Extract each line of the data and write it out again exactly.

SOURCE MATERIAL »
▼▼▼
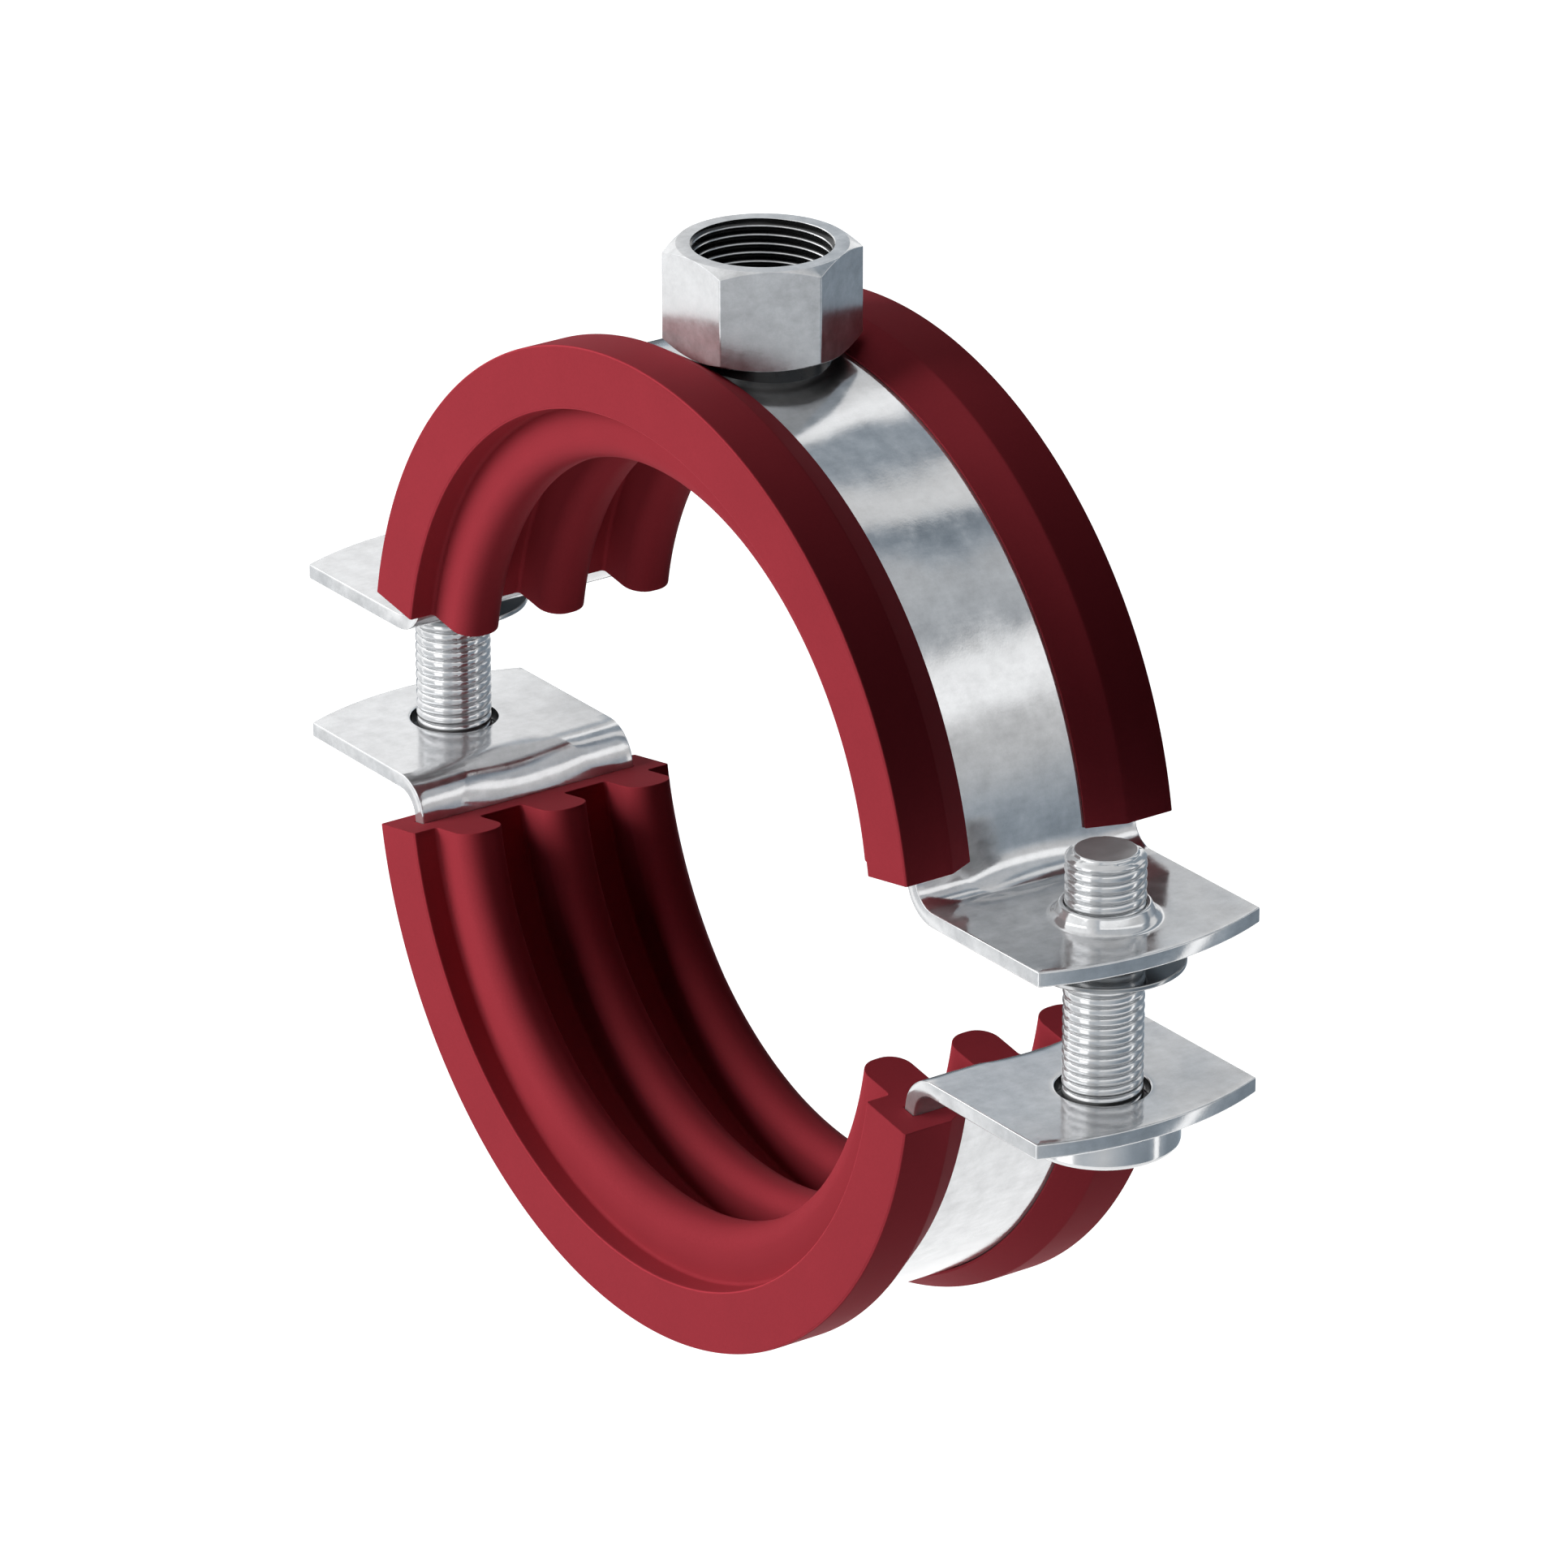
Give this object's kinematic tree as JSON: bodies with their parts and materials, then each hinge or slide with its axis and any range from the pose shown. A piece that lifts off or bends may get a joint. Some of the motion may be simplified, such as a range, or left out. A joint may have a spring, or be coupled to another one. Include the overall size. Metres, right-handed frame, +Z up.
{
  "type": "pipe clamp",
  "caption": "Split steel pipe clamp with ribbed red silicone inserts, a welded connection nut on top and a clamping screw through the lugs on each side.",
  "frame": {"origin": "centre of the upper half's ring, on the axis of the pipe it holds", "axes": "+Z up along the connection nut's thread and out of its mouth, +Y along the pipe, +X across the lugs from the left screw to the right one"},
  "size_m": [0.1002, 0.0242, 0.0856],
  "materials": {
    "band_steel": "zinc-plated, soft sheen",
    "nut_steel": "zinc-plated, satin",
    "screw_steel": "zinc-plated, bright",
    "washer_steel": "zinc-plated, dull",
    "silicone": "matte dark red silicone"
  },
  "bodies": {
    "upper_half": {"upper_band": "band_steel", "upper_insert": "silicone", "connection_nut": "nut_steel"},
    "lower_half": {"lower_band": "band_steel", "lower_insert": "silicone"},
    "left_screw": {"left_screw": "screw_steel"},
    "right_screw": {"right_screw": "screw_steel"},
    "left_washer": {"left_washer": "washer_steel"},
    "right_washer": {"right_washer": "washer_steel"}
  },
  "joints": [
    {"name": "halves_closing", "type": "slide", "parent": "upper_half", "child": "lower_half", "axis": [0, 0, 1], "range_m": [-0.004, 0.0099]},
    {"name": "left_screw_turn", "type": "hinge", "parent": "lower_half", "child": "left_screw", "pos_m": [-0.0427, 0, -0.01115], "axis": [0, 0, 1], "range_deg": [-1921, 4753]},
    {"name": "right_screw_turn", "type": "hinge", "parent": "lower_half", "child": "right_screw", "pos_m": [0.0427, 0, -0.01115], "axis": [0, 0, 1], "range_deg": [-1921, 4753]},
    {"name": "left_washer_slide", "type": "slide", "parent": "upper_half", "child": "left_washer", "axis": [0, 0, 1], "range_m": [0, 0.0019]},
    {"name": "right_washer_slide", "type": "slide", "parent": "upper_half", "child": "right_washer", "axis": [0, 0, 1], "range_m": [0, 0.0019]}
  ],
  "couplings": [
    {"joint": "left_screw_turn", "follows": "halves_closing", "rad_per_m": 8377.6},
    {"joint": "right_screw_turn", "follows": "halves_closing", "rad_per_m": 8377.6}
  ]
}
▲▲▲
COMPLETED EXERCISE »
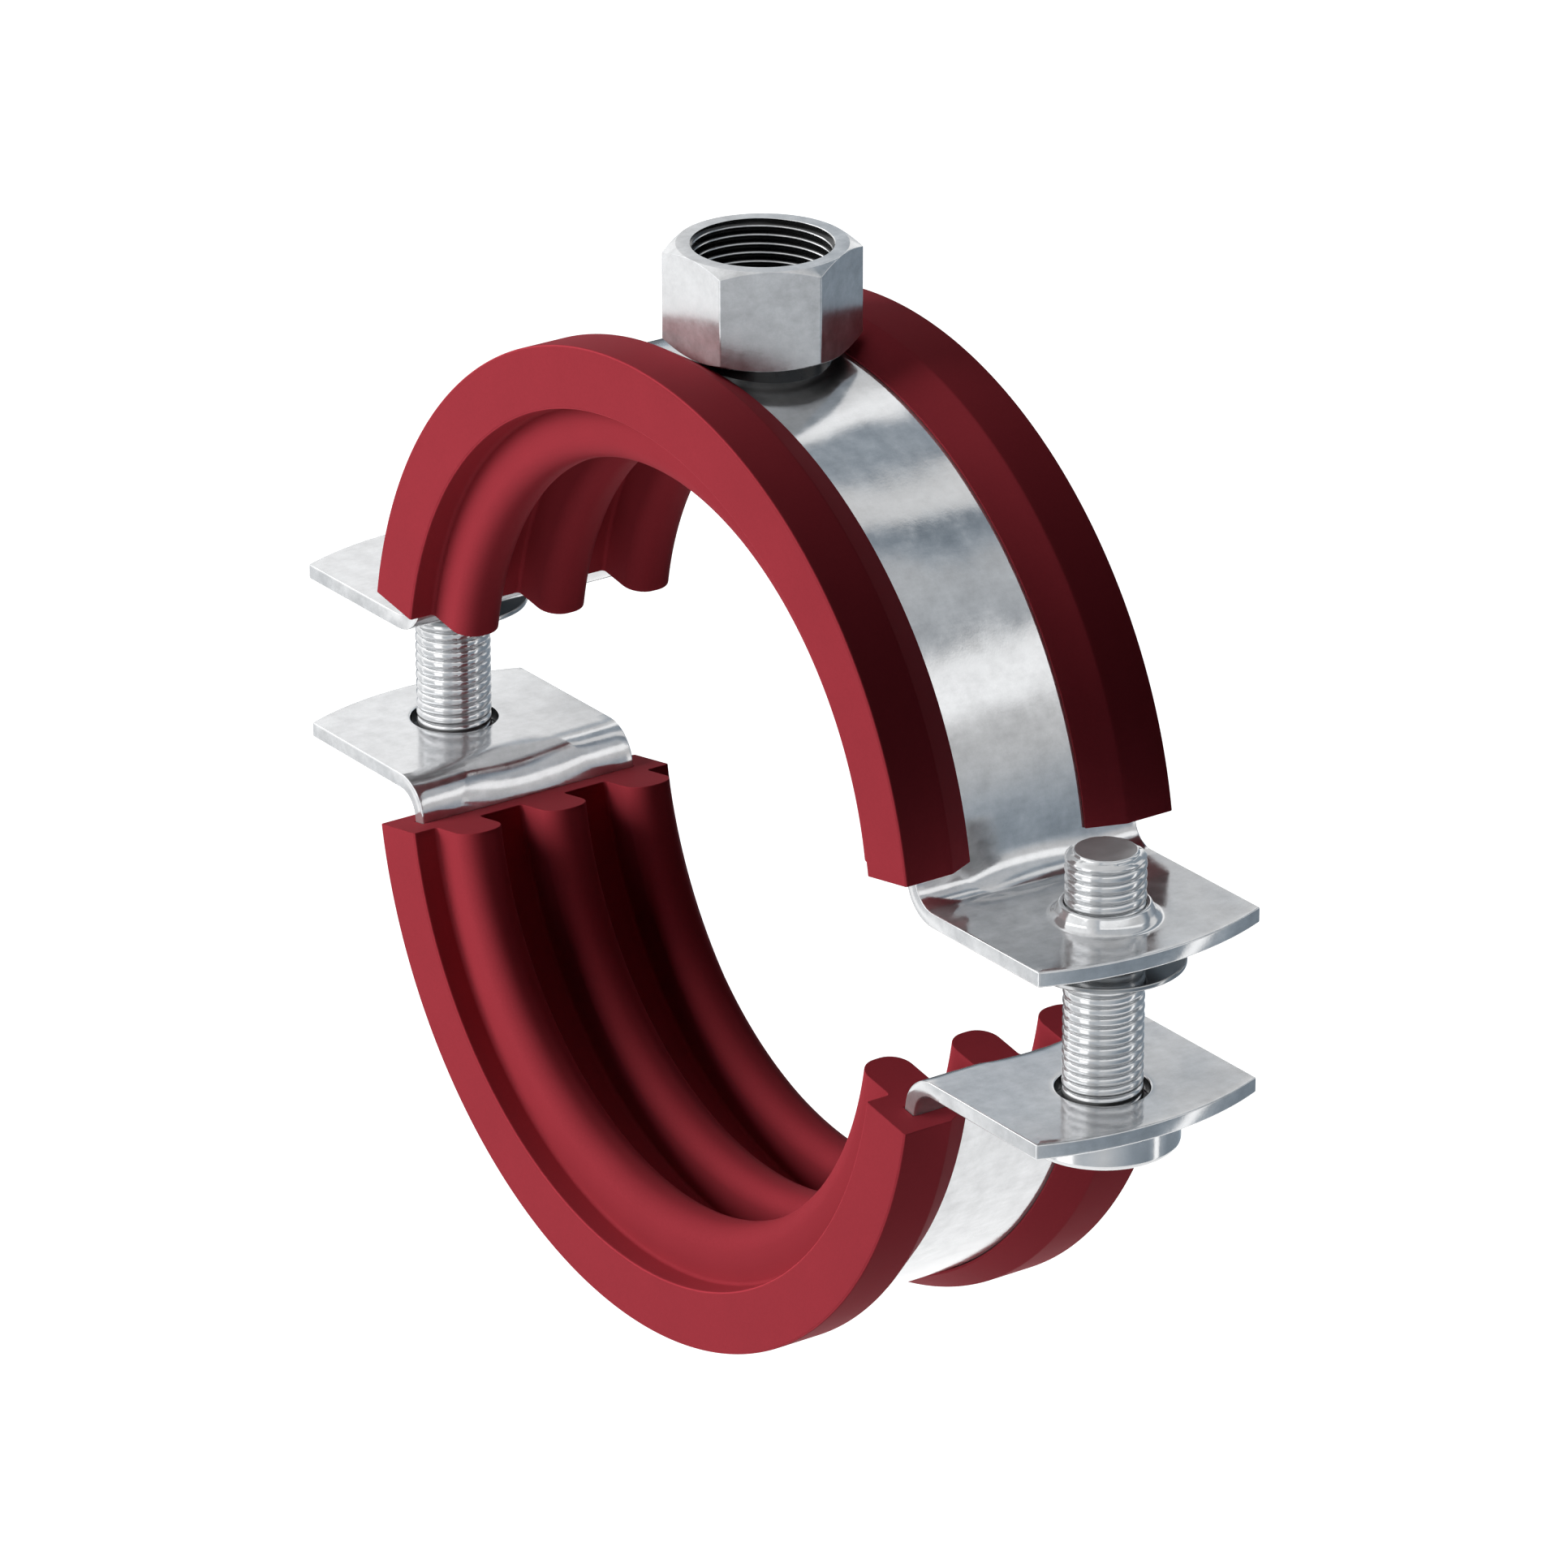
Give this object's kinematic tree as JSON: bodies with their parts and materials, then each hinge or slide with its axis and any range from the pose shown. A piece that lifts off or bends may get a joint. Some of the motion may be simplified, such as a range, or left out. A joint may have a spring, or be coupled to another one. Include the overall size. Metres, right-handed frame, +Z up.
{
  "type": "pipe clamp",
  "caption": "Split steel pipe clamp with ribbed red silicone inserts, a welded connection nut on top and a clamping screw through the lugs on each side.",
  "frame": {"origin": "centre of the upper half's ring, on the axis of the pipe it holds", "axes": "+Z up along the connection nut's thread and out of its mouth, +Y along the pipe, +X across the lugs from the left screw to the right one"},
  "size_m": [0.1002, 0.0242, 0.0856],
  "materials": {
    "band_steel": "zinc-plated, soft sheen",
    "nut_steel": "zinc-plated, satin",
    "screw_steel": "zinc-plated, bright",
    "washer_steel": "zinc-plated, dull",
    "silicone": "matte dark red silicone"
  },
  "bodies": {
    "upper_half": {"upper_band": "band_steel", "upper_insert": "silicone", "connection_nut": "nut_steel"},
    "lower_half": {"lower_band": "band_steel", "lower_insert": "silicone"},
    "left_screw": {"left_screw": "screw_steel"},
    "right_screw": {"right_screw": "screw_steel"},
    "left_washer": {"left_washer": "washer_steel"},
    "right_washer": {"right_washer": "washer_steel"}
  },
  "joints": [
    {"name": "halves_closing", "type": "slide", "parent": "upper_half", "child": "lower_half", "axis": [0, 0, 1], "range_m": [-0.004, 0.0099]},
    {"name": "left_screw_turn", "type": "hinge", "parent": "lower_half", "child": "left_screw", "pos_m": [-0.0427, 0, -0.01115], "axis": [0, 0, 1], "range_deg": [-1921, 4753]},
    {"name": "right_screw_turn", "type": "hinge", "parent": "lower_half", "child": "right_screw", "pos_m": [0.0427, 0, -0.01115], "axis": [0, 0, 1], "range_deg": [-1921, 4753]},
    {"name": "left_washer_slide", "type": "slide", "parent": "upper_half", "child": "left_washer", "axis": [0, 0, 1], "range_m": [0, 0.0019]},
    {"name": "right_washer_slide", "type": "slide", "parent": "upper_half", "child": "right_washer", "axis": [0, 0, 1], "range_m": [0, 0.0019]}
  ],
  "couplings": [
    {"joint": "left_screw_turn", "follows": "halves_closing", "rad_per_m": 8377.6},
    {"joint": "right_screw_turn", "follows": "halves_closing", "rad_per_m": 8377.6}
  ]
}